- Born: 15 August 1916 Welland, Ontario, Canada
- Died: August 13, 1992 (aged 75) Asheville, North Carolina, US

Academic work
- Discipline: History
- Sub-discipline: Near Eastern and Islamic Art
- Institutions: Cleveland Museum of Art Cooper Hewitt, Smithsonian Design Museum Monuments, Fine Arts, and Archives program Case Western Reserve University

= Dorothy G. Shepherd =

Museum curator and historian

Dorothy G. Payer Shepherd (15 August 1916 – 13 August 1992) was a museum curator and historian specialising in medieval textiles and ancient Near Eastern and Islamic art. During the Second World War she served with the Monuments, Fine Arts, and Archives program.

==Career==
Shepherd finished her undergraduate degree in Oriental Civilizations from the University of Michigan in 1939 and following this with a master's degree in 1940. In 1944, she was awarded her PhD from New York University’s Institute of Fine Arts. From 1942 to 1944 she also worked as an assistant curator of decoration at what is now the Cooper Hewitt, Smithsonian Design Museum.

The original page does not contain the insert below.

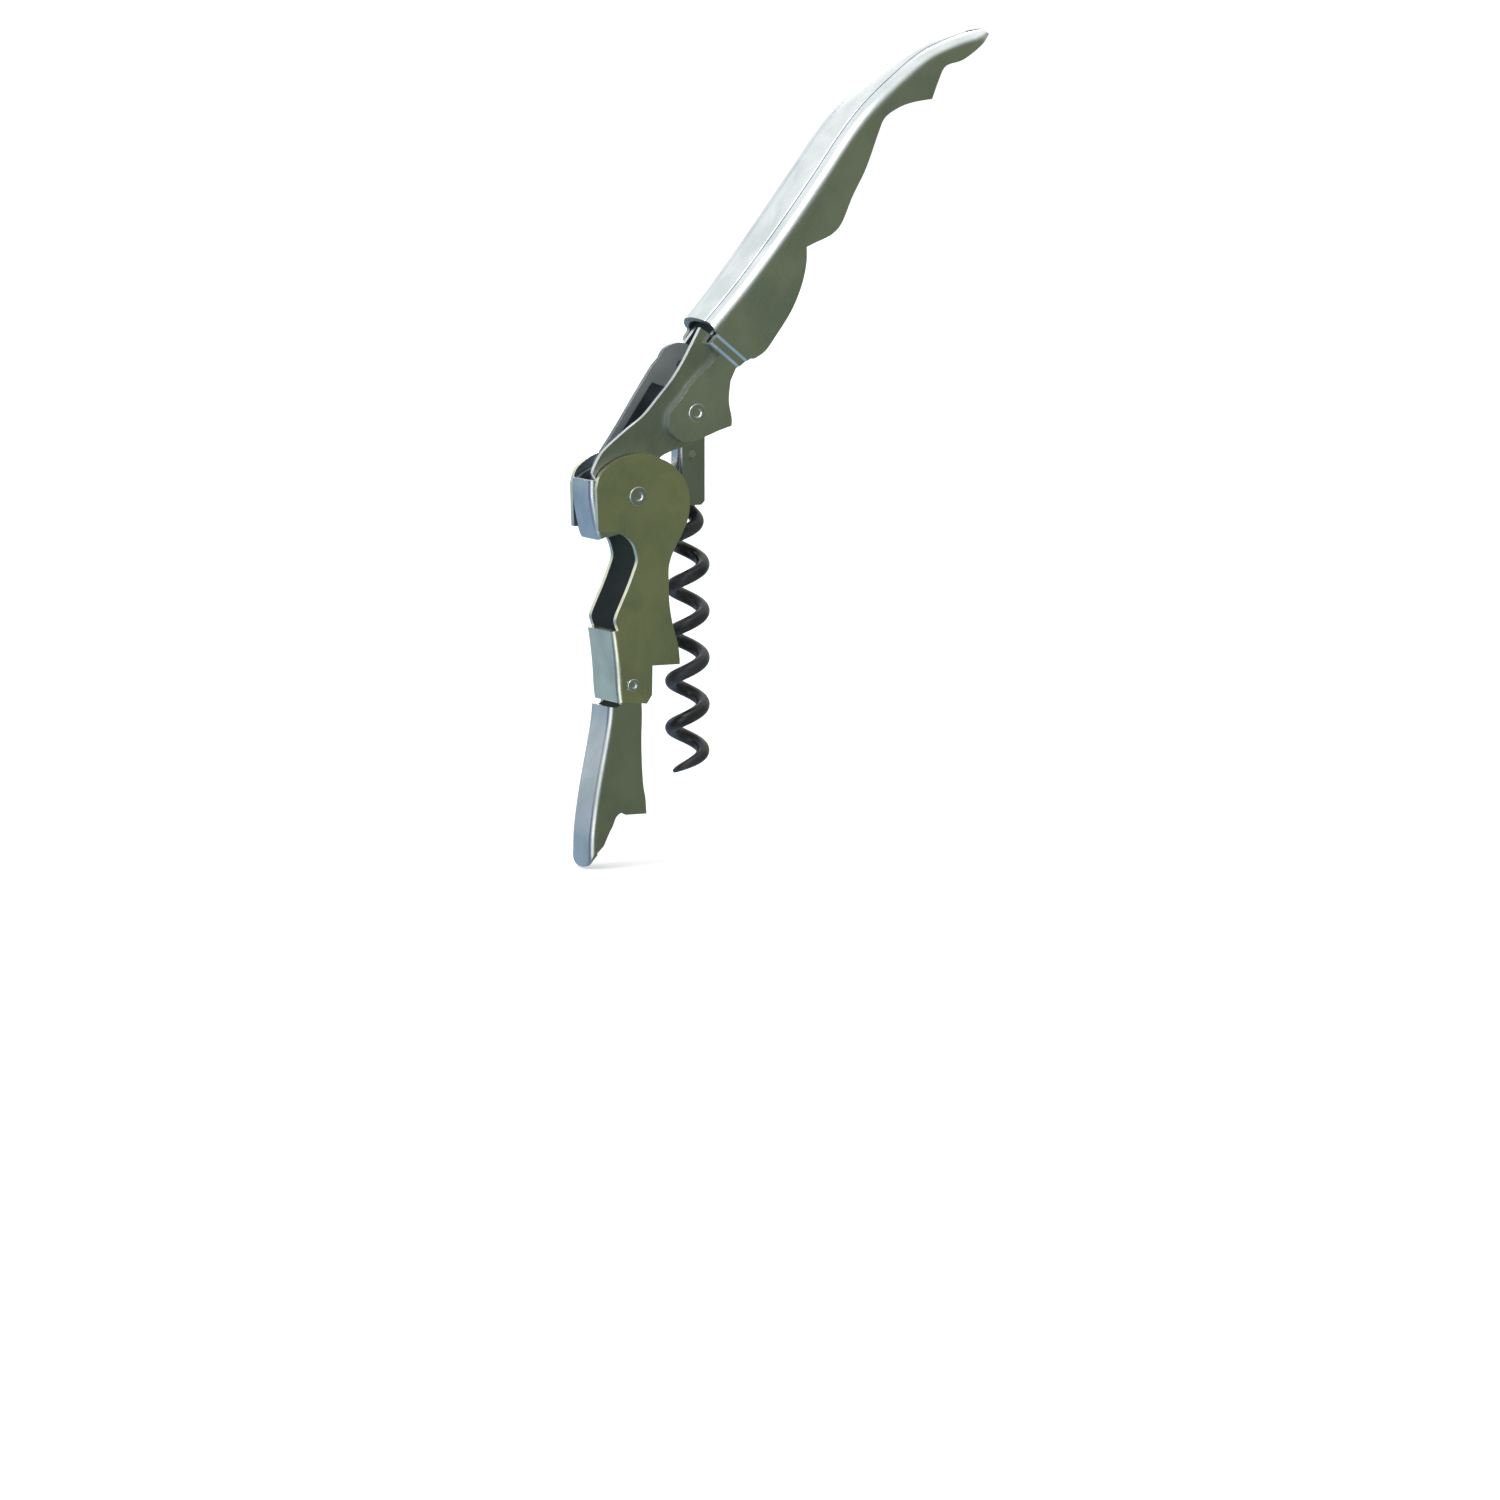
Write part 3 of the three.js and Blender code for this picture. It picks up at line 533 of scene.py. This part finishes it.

Between 1945 and 1947 she travelled to London, Luxembourg, Frankfurt and Berlin with the Office of War Information for the Monuments, Fine Arts and Archives Division of the U.S. Military Government in Germany.

After returning to the United States in 1947 Shepherd worked as the assistant curator of Textiles at the Cleveland Museum of Art. In 1954, she was promoted to the curator of textiles and Near Eastern art, a position she held until retiring in 1981. She was one of very few women museum curators in the United States in the 1960s. Fiber artist Evelyn Svec Ward worked under Sheperd from 1948 until 1955 in the textile department at the Cleveland Museum of Art.

Shepherd also taught Near Eastern art as adjunct professor at Case Western Reserve University.

Shepherd published widely on medieval textiles, ancient Near Eastern and early Islamic art, frequently introducing to scholarship new acquisitions by her institutions. Her foundational chapter on Sasanian art for the Cambridge History of Iran covers architecture, rock reliefs, jewelry, textiles, ceramics and glassware. An endowed fellowship at the Institute of Fine Arts is named in her memory.

== Selected publications ==

- 1964 "Sasanian Art in Cleveland" The Bulletin of the Cleveland Museum of Art vol. 51, No. 4 (Apr., 1964), pp. 66-92
- 1966 “Iran Between East and West” in East and West in Art, edited by Theodore Bowie, pp. 84–105. Bloomington: Indiana University Press.
- 1983 "Sasanian Art" in The Cambridge History of Iran volume 3 (2), edited by Ehsan Yarshater, chapter 29 (a), pp. 1055–1112. Cambridge: Cambridge University Press.